• **Exercise objective**: Below is a listing. Quote from it, exactly, the lines from the one containing "foot towards -Y" down to the one containing "obj.matrix_parent_inverse = Matrix.Identity(4)", both ends included, and nothing else.

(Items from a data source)
<<<<
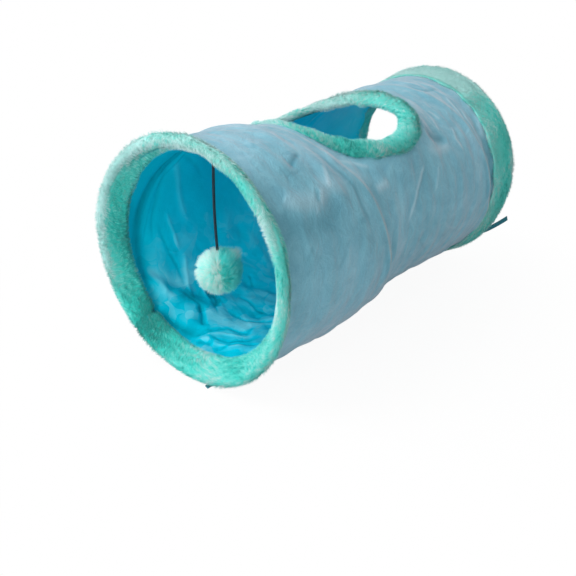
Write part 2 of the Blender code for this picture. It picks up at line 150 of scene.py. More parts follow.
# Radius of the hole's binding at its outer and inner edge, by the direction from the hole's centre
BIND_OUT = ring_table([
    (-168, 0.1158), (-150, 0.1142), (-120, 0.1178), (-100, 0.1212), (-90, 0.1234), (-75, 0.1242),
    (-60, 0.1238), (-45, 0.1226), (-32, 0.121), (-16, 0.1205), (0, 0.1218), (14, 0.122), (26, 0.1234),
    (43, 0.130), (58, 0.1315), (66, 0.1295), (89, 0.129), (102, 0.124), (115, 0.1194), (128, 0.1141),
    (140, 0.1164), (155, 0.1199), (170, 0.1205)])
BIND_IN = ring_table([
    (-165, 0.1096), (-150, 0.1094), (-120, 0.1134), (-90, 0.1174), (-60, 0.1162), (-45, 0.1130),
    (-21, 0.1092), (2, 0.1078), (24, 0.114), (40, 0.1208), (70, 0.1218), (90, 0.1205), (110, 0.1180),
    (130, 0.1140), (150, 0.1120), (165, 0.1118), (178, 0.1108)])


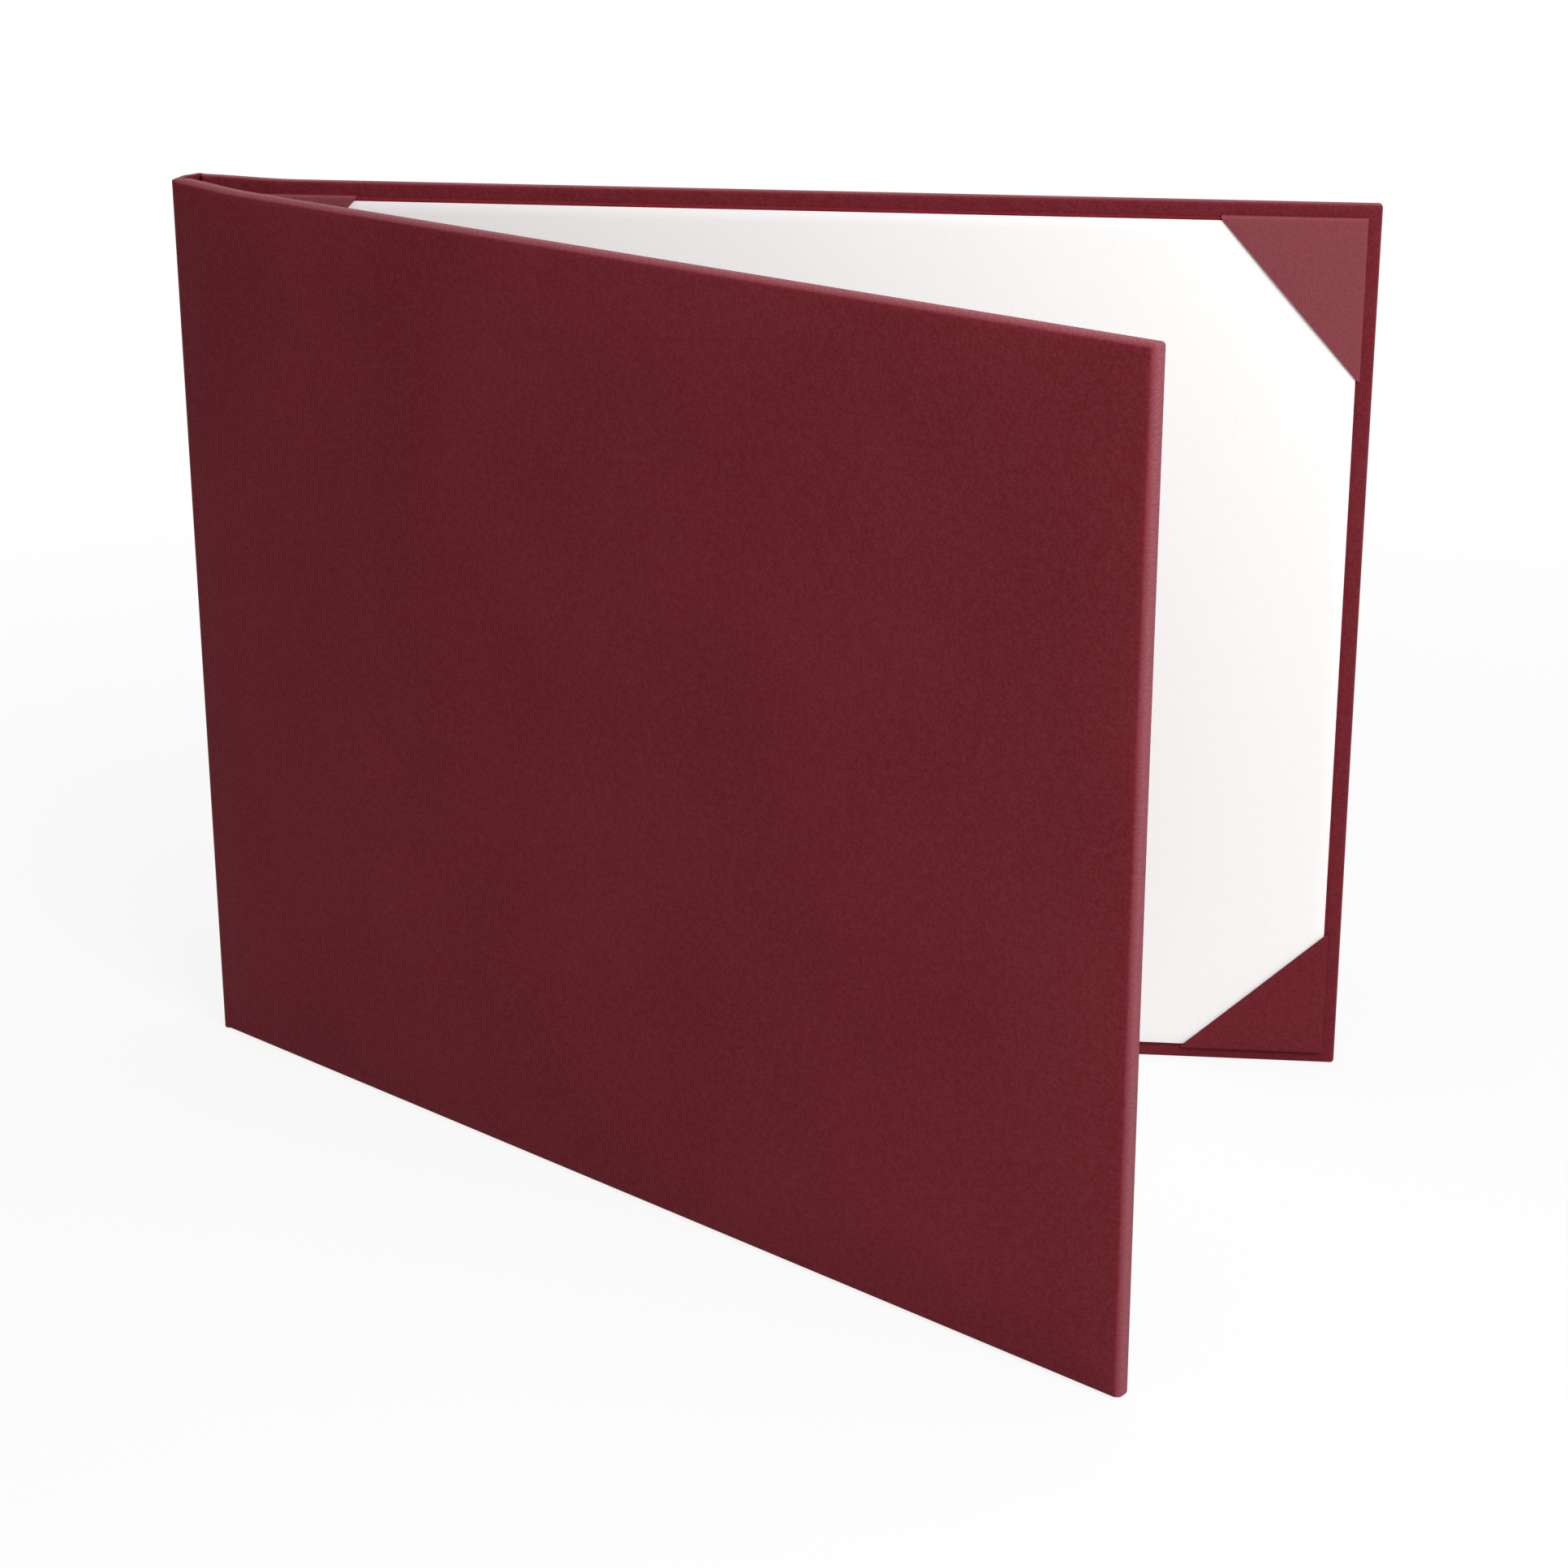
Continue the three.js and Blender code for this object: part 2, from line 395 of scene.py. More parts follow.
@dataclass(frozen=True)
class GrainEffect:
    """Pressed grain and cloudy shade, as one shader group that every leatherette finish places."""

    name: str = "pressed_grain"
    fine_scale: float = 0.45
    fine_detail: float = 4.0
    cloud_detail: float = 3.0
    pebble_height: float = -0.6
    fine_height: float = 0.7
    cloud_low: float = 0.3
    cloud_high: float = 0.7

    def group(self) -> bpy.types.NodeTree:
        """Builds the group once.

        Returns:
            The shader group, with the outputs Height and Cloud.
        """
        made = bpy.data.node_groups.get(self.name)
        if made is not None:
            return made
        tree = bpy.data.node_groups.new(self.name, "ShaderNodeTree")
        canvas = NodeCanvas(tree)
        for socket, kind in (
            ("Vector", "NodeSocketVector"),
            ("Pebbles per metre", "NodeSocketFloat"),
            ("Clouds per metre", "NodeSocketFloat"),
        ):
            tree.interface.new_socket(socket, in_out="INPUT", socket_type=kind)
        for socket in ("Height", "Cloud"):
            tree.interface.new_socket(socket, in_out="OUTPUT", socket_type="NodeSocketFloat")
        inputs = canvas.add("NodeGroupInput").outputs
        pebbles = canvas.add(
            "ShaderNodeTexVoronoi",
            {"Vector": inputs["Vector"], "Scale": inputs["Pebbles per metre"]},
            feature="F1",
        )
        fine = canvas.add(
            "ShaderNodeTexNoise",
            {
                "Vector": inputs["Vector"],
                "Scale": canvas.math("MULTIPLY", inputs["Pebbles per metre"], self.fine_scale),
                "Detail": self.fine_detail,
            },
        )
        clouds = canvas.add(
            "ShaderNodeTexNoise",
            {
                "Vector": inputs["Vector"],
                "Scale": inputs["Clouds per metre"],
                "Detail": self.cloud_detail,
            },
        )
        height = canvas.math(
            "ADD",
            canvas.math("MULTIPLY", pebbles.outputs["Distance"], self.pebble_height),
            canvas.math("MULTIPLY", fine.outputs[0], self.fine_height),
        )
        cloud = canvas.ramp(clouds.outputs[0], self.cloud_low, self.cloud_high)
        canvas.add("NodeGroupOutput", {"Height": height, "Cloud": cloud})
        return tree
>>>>
<<<<
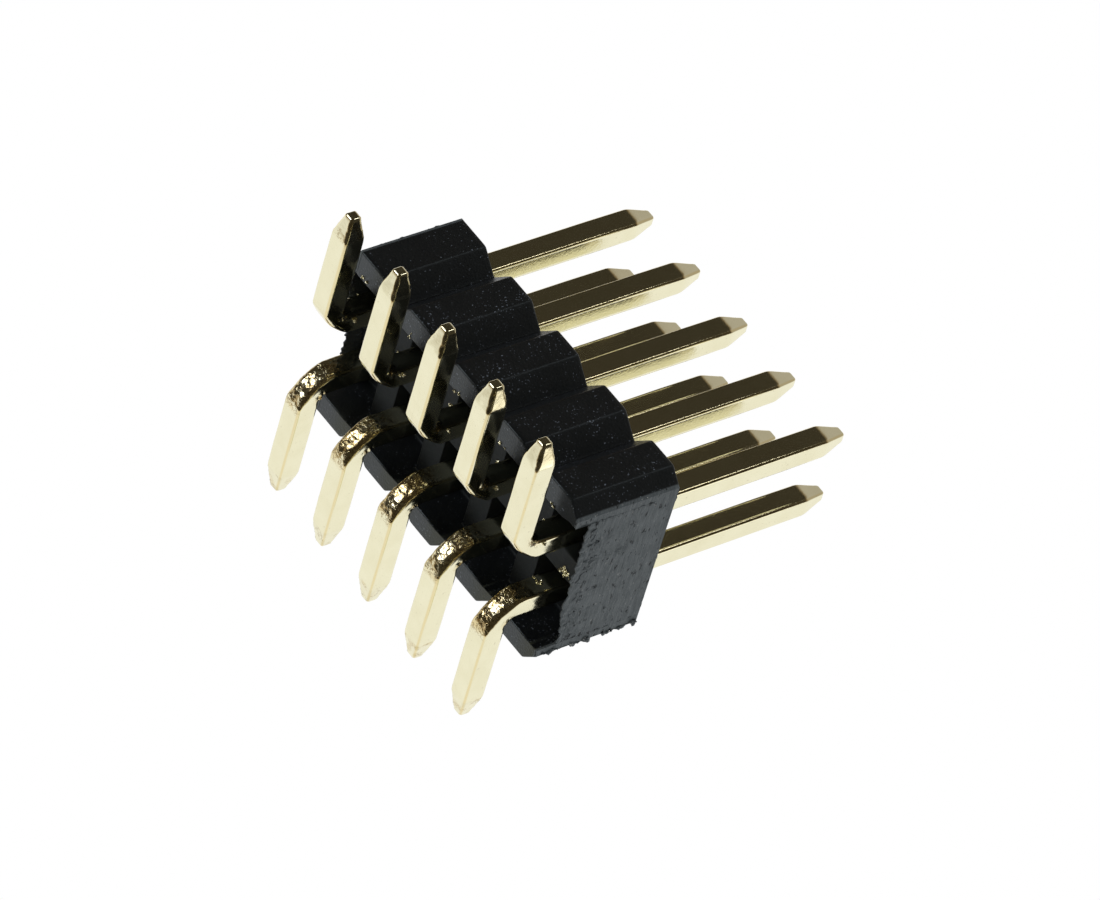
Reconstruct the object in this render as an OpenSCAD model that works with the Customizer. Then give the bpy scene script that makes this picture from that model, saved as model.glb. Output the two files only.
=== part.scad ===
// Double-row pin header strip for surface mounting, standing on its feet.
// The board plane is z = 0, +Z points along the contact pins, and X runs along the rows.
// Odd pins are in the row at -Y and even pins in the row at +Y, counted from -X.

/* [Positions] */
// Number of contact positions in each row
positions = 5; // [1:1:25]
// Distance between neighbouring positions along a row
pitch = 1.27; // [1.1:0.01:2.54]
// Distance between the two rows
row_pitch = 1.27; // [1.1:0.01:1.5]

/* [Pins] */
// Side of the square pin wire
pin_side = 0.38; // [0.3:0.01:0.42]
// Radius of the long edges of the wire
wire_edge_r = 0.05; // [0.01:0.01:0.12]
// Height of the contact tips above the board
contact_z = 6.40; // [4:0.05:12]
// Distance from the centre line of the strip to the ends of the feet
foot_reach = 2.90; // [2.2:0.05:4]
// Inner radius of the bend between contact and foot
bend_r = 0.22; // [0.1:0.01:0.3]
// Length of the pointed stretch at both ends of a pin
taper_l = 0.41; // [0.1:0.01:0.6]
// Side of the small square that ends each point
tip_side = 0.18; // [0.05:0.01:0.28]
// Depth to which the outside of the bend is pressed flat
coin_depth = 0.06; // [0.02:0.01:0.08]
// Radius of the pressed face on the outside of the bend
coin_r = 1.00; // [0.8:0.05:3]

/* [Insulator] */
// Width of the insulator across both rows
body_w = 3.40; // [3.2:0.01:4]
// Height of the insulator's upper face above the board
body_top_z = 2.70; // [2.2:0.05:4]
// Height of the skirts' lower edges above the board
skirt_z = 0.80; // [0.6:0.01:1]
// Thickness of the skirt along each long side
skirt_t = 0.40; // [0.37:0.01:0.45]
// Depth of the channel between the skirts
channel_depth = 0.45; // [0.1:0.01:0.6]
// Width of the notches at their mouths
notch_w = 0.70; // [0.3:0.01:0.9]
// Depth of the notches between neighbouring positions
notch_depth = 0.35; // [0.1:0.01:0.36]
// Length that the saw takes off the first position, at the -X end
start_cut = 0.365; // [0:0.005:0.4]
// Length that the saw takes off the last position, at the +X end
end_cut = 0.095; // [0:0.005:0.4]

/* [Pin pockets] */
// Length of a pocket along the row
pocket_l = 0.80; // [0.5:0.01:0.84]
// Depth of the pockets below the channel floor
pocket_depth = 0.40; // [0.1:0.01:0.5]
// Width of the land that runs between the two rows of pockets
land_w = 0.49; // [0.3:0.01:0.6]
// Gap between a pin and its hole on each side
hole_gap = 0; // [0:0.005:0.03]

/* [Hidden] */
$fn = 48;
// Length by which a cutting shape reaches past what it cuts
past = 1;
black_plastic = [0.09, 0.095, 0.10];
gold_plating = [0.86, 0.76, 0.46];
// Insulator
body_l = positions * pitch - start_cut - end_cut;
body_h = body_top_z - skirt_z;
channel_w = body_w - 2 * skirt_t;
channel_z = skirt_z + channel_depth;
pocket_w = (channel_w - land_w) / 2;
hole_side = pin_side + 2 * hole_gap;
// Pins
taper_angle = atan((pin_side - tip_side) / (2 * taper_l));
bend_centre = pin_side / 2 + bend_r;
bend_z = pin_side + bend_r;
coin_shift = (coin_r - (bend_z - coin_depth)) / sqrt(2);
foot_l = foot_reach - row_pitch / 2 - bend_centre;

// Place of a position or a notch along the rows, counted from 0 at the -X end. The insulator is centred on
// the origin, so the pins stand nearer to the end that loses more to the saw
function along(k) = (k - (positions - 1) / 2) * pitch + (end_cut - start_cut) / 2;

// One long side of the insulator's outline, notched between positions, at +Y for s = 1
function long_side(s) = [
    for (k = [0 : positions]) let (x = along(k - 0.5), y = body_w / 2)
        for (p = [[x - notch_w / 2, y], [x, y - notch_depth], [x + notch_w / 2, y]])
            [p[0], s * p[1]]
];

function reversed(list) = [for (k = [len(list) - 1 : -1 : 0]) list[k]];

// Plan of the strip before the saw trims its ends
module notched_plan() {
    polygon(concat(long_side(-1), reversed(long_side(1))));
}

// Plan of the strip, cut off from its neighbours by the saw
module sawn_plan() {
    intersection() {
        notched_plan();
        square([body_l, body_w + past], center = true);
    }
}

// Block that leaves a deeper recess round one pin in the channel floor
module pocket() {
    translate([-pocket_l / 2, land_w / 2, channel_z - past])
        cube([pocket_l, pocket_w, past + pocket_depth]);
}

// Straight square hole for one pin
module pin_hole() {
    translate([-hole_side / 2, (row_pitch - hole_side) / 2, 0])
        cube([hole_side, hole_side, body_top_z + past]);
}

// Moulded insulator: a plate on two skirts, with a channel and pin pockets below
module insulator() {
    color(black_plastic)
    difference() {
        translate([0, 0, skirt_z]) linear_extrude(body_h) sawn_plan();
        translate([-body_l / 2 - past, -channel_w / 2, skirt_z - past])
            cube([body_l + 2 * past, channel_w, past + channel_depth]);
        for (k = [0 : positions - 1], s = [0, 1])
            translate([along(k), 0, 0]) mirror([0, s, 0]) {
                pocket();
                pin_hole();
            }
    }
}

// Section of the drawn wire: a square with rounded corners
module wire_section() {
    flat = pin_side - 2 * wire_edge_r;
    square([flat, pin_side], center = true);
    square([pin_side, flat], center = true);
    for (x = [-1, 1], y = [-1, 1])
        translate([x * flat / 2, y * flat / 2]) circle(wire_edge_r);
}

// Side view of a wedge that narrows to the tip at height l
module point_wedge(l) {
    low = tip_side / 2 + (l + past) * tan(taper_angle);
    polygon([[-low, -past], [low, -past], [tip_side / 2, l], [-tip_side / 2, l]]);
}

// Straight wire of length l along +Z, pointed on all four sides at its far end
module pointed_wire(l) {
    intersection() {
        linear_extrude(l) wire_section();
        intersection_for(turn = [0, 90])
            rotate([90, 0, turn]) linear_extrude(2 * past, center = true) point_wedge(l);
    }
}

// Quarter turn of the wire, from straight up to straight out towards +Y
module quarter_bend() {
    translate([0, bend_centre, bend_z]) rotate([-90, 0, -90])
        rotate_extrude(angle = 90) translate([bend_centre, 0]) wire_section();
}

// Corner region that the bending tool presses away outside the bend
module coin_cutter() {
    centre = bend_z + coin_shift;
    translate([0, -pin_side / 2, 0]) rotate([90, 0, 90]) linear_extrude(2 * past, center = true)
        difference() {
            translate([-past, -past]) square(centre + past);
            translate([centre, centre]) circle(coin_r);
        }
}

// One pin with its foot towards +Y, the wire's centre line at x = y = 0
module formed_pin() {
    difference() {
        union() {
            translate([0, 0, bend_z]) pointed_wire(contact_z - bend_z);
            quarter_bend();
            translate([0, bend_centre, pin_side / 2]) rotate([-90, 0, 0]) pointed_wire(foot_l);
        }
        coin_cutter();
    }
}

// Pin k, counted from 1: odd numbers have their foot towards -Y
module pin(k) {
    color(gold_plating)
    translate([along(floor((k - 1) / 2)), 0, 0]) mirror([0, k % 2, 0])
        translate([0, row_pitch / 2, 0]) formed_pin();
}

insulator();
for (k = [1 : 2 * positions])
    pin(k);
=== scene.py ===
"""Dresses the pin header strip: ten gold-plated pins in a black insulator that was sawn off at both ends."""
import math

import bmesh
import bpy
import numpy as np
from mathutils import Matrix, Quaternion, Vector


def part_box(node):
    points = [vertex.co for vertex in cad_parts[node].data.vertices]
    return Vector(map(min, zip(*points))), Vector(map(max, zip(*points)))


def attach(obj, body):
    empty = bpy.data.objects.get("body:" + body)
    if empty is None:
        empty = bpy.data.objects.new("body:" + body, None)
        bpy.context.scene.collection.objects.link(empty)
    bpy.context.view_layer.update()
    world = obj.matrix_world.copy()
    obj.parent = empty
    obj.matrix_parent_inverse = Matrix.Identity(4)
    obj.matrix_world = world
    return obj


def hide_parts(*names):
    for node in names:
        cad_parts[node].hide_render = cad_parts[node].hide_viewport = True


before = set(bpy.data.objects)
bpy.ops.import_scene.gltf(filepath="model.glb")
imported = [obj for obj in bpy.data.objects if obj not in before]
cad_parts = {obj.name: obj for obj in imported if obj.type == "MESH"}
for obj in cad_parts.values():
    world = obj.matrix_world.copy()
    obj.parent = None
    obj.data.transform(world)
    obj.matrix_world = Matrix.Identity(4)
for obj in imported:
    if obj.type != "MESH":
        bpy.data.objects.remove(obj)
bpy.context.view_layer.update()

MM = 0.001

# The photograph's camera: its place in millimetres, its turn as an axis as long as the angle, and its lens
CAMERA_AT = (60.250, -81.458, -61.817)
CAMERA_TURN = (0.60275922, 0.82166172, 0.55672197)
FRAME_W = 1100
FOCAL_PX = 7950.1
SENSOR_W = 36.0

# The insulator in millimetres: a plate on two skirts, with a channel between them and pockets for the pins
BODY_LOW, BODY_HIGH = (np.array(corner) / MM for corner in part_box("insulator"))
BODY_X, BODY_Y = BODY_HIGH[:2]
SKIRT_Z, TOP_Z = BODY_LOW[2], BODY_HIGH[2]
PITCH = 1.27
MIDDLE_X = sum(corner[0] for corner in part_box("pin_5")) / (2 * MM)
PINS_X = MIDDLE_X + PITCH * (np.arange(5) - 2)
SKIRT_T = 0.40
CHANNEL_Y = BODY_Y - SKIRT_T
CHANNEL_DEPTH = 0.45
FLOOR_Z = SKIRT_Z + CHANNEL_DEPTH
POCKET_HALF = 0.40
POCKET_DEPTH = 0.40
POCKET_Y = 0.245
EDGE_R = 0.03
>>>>
• **Result of this exercise**:
// Pin k, counted from 1: odd numbers have their foot towards -Y
module pin(k) {
    color(gold_plating)
    translate([along(floor((k - 1) / 2)), 0, 0]) mirror([0, k % 2, 0])
        translate([0, row_pitch / 2, 0]) formed_pin();
}

insulator();
for (k = [1 : 2 * positions])
    pin(k);
=== scene.py ===
"""Dresses the pin header strip: ten gold-plated pins in a black insulator that was sawn off at both ends."""
import math

import bmesh
import bpy
import numpy as np
from mathutils import Matrix, Quaternion, Vector


def part_box(node):
    points = [vertex.co for vertex in cad_parts[node].data.vertices]
    return Vector(map(min, zip(*points))), Vector(map(max, zip(*points)))


def attach(obj, body):
    empty = bpy.data.objects.get("body:" + body)
    if empty is None:
        empty = bpy.data.objects.new("body:" + body, None)
        bpy.context.scene.collection.objects.link(empty)
    bpy.context.view_layer.update()
    world = obj.matrix_world.copy()
    obj.parent = empty
    obj.matrix_parent_inverse = Matrix.Identity(4)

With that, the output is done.